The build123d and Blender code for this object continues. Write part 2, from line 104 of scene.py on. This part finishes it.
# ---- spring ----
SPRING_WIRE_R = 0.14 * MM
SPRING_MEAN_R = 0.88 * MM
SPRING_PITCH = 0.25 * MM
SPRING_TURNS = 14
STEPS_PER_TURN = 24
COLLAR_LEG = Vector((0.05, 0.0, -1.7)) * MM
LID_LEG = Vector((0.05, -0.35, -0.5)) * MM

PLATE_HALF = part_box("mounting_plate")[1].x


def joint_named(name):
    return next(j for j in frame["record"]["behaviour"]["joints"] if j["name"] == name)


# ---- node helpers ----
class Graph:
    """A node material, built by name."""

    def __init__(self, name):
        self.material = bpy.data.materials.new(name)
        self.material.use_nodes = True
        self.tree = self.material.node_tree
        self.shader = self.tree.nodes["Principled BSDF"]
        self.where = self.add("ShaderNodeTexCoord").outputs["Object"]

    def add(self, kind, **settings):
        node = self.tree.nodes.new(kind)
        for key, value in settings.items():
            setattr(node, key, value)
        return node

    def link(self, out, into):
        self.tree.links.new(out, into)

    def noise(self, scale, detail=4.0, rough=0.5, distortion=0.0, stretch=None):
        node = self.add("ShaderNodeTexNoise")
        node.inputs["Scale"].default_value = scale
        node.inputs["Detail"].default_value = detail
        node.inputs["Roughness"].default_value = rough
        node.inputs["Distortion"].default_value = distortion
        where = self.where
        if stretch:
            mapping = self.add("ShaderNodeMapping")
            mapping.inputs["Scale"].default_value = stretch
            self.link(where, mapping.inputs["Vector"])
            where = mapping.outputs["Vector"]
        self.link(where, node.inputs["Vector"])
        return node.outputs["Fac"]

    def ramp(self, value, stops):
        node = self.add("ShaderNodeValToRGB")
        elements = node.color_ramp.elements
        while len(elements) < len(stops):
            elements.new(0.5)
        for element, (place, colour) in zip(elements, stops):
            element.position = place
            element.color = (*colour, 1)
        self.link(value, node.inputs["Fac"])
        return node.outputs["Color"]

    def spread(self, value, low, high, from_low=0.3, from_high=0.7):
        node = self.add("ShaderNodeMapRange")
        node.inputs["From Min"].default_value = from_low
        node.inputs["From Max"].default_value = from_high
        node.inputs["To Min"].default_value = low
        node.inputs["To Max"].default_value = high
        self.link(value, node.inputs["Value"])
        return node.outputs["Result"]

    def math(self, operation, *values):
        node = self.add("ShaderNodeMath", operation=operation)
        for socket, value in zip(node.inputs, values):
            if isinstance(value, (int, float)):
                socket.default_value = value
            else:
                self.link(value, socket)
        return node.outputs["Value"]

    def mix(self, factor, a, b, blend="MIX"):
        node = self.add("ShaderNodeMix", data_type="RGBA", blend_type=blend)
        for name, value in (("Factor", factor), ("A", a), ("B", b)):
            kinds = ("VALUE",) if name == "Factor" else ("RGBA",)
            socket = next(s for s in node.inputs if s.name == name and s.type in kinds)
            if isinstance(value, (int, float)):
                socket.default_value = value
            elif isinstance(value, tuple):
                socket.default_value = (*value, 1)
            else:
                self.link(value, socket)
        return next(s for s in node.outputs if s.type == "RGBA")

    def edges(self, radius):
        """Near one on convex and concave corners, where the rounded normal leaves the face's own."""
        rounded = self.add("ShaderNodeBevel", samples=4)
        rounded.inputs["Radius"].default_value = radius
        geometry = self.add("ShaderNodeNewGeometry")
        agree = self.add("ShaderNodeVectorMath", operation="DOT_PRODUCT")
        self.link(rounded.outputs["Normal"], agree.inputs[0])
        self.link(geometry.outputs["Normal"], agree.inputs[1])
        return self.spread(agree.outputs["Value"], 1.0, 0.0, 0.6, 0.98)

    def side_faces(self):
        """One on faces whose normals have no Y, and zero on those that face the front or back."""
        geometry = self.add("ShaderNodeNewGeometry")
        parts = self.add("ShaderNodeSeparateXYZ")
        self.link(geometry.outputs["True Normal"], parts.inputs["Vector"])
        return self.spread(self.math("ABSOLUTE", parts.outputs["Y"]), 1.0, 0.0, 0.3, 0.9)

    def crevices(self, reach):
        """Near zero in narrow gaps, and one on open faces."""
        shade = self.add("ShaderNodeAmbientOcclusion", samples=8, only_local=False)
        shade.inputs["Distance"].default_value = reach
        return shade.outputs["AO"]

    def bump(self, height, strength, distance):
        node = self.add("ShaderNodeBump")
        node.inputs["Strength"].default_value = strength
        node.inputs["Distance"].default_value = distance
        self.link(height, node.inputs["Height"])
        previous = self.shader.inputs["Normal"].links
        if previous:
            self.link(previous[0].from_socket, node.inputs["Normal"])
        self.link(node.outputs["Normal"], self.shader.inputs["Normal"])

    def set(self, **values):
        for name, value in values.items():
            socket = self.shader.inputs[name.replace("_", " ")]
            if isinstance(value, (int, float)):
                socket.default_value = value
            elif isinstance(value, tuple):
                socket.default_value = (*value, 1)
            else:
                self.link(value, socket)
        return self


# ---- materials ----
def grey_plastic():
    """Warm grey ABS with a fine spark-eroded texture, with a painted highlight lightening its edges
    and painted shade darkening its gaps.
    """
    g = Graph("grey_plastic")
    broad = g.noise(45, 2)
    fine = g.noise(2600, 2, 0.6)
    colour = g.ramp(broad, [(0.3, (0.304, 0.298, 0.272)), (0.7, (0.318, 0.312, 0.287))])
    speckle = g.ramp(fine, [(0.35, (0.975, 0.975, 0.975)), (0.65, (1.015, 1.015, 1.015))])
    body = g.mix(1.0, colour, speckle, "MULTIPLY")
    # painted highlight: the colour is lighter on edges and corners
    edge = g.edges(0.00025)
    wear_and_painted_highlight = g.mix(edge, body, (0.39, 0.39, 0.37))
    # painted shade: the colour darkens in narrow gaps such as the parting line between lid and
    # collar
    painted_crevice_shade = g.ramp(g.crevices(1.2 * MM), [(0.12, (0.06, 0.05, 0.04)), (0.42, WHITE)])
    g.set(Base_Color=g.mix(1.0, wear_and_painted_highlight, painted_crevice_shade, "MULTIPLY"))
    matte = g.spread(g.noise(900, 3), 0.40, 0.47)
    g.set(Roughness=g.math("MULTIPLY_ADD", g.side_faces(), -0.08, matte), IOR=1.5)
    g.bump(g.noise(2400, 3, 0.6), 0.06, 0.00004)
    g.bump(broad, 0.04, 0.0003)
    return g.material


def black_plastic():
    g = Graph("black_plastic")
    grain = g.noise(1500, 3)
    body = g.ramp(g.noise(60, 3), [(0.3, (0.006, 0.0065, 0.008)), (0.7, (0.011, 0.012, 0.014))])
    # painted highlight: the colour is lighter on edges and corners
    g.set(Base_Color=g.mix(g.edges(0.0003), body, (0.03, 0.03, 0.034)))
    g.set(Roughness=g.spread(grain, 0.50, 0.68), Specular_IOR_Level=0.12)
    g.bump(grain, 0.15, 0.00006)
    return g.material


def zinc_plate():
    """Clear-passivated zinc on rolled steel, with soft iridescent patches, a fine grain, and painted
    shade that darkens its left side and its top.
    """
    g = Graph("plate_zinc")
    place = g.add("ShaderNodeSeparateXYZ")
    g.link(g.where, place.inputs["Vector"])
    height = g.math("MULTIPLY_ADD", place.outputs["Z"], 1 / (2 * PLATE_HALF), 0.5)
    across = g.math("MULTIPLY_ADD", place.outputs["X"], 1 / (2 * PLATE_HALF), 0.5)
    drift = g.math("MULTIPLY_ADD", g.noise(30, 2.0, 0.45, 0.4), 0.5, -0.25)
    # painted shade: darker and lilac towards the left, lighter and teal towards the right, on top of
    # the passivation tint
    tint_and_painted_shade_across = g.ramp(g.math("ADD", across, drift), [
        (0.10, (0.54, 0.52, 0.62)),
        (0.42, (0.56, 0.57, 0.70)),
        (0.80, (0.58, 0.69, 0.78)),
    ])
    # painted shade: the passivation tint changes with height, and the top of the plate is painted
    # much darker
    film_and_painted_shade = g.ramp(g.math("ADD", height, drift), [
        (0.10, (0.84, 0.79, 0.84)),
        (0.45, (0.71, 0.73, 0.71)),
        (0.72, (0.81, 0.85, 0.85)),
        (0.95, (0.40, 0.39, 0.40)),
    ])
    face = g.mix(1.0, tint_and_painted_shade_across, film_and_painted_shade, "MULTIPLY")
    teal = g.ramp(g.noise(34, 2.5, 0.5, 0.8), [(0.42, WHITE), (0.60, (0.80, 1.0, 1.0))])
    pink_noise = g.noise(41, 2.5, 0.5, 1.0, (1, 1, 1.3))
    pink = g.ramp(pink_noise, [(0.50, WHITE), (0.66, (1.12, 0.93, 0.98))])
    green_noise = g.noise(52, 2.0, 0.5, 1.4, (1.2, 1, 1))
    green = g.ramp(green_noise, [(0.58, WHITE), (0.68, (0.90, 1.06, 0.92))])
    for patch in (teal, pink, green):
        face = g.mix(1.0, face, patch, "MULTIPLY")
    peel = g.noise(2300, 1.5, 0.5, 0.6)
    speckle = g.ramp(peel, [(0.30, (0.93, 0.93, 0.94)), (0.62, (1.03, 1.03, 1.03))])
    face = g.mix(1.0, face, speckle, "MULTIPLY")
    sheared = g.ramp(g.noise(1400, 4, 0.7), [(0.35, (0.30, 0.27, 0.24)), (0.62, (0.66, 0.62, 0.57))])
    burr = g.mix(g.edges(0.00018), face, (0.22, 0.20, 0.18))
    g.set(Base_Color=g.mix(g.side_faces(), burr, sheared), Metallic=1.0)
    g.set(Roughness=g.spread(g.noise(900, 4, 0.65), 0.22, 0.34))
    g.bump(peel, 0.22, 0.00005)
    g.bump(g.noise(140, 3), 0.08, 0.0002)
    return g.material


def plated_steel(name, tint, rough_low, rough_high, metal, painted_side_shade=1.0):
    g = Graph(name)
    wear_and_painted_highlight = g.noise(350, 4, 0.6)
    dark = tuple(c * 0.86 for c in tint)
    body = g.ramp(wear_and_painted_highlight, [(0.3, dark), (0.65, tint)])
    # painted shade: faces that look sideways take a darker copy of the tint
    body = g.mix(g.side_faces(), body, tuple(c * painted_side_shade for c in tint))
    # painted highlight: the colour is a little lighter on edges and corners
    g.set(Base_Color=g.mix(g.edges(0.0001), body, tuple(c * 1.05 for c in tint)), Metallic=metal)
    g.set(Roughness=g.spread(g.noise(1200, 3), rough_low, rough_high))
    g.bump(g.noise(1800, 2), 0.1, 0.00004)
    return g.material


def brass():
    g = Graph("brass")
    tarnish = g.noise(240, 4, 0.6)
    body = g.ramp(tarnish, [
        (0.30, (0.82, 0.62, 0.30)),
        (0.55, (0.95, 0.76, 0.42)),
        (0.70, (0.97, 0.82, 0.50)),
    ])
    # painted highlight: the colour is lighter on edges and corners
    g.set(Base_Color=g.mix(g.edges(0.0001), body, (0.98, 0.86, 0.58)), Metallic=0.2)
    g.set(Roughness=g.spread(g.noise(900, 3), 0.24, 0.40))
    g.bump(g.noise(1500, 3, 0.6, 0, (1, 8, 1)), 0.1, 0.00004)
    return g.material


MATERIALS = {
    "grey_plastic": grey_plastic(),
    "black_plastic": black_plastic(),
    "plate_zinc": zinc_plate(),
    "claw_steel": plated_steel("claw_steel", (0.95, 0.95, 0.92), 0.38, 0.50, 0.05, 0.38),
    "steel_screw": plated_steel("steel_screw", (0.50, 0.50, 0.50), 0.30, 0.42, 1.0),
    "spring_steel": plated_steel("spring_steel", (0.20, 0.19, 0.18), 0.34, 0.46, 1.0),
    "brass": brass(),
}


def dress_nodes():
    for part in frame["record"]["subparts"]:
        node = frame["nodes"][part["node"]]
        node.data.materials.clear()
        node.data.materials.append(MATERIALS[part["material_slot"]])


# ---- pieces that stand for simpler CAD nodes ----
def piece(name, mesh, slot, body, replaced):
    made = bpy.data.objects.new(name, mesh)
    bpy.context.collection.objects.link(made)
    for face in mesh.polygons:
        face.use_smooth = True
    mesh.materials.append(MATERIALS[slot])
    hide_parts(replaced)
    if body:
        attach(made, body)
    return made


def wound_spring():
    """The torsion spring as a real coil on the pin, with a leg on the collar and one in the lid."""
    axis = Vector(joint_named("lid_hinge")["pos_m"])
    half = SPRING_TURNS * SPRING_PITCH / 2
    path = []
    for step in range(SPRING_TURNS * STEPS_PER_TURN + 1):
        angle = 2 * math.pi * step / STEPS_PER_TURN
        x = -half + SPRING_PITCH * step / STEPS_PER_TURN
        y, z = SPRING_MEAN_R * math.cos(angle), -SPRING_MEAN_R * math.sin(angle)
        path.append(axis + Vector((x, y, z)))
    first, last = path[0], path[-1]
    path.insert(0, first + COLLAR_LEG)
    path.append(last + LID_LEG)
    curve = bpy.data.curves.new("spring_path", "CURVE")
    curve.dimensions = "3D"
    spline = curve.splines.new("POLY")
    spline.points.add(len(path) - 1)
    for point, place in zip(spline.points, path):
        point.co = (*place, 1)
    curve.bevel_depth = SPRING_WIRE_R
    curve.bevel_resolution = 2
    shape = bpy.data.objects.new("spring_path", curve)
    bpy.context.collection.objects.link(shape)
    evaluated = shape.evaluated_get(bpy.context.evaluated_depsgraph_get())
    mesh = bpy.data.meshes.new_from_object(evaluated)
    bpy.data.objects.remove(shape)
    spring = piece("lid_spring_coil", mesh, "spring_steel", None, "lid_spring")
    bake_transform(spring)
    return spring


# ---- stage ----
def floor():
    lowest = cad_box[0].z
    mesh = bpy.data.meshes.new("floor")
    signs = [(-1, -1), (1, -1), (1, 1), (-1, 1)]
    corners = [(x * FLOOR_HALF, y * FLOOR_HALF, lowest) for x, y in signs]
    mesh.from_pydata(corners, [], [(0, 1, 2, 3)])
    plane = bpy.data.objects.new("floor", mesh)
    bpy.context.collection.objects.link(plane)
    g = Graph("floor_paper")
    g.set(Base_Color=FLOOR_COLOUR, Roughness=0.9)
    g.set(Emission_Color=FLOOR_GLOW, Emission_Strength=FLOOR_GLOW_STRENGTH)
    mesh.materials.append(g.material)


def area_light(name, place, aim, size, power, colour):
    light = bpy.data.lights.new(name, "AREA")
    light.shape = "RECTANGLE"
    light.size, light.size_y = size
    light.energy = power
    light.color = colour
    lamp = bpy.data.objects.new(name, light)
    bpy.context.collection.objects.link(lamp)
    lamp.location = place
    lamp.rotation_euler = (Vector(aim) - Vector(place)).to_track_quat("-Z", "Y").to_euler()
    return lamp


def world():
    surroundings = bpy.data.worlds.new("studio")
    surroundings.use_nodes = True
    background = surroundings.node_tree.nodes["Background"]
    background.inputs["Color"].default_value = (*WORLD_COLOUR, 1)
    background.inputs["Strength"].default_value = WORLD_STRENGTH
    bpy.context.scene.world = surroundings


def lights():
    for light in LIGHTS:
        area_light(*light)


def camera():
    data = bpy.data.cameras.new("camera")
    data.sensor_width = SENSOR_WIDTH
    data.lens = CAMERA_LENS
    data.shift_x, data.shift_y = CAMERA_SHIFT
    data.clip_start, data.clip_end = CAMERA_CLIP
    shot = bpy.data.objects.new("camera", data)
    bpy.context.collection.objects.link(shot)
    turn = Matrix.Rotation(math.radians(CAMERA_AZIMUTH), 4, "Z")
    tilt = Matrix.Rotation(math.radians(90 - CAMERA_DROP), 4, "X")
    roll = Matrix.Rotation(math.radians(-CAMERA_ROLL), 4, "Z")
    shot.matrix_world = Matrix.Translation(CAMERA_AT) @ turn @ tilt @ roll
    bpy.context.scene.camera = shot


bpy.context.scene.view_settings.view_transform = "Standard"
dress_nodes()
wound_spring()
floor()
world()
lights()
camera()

> **REQUIRED TASK**
Extract exactly and only these lines: the line containing "attach(made, body)", the line containing "mesh.materials.append(g.material)", and every line between them.

> **EXERCISE OUTPUT**
        attach(made, body)
    return made


def wound_spring():
    """The torsion spring as a real coil on the pin, with a leg on the collar and one in the lid."""
    axis = Vector(joint_named("lid_hinge")["pos_m"])
    half = SPRING_TURNS * SPRING_PITCH / 2
    path = []
    for step in range(SPRING_TURNS * STEPS_PER_TURN + 1):
        angle = 2 * math.pi * step / STEPS_PER_TURN
        x = -half + SPRING_PITCH * step / STEPS_PER_TURN
        y, z = SPRING_MEAN_R * math.cos(angle), -SPRING_MEAN_R * math.sin(angle)
        path.append(axis + Vector((x, y, z)))
    first, last = path[0], path[-1]
    path.insert(0, first + COLLAR_LEG)
    path.append(last + LID_LEG)
    curve = bpy.data.curves.new("spring_path", "CURVE")
    curve.dimensions = "3D"
    spline = curve.splines.new("POLY")
    spline.points.add(len(path) - 1)
    for point, place in zip(spline.points, path):
        point.co = (*place, 1)
    curve.bevel_depth = SPRING_WIRE_R
    curve.bevel_resolution = 2
    shape = bpy.data.objects.new("spring_path", curve)
    bpy.context.collection.objects.link(shape)
    evaluated = shape.evaluated_get(bpy.context.evaluated_depsgraph_get())
    mesh = bpy.data.meshes.new_from_object(evaluated)
    bpy.data.objects.remove(shape)
    spring = piece("lid_spring_coil", mesh, "spring_steel", None, "lid_spring")
    bake_transform(spring)
    return spring


# ---- stage ----
def floor():
    lowest = cad_box[0].z
    mesh = bpy.data.meshes.new("floor")
    signs = [(-1, -1), (1, -1), (1, 1), (-1, 1)]
    corners = [(x * FLOOR_HALF, y * FLOOR_HALF, lowest) for x, y in signs]
    mesh.from_pydata(corners, [], [(0, 1, 2, 3)])
    plane = bpy.data.objects.new("floor", mesh)
    bpy.context.collection.objects.link(plane)
    g = Graph("floor_paper")
    g.set(Base_Color=FLOOR_COLOUR, Roughness=0.9)
    g.set(Emission_Color=FLOOR_GLOW, Emission_Strength=FLOOR_GLOW_STRENGTH)
    mesh.materials.append(g.material)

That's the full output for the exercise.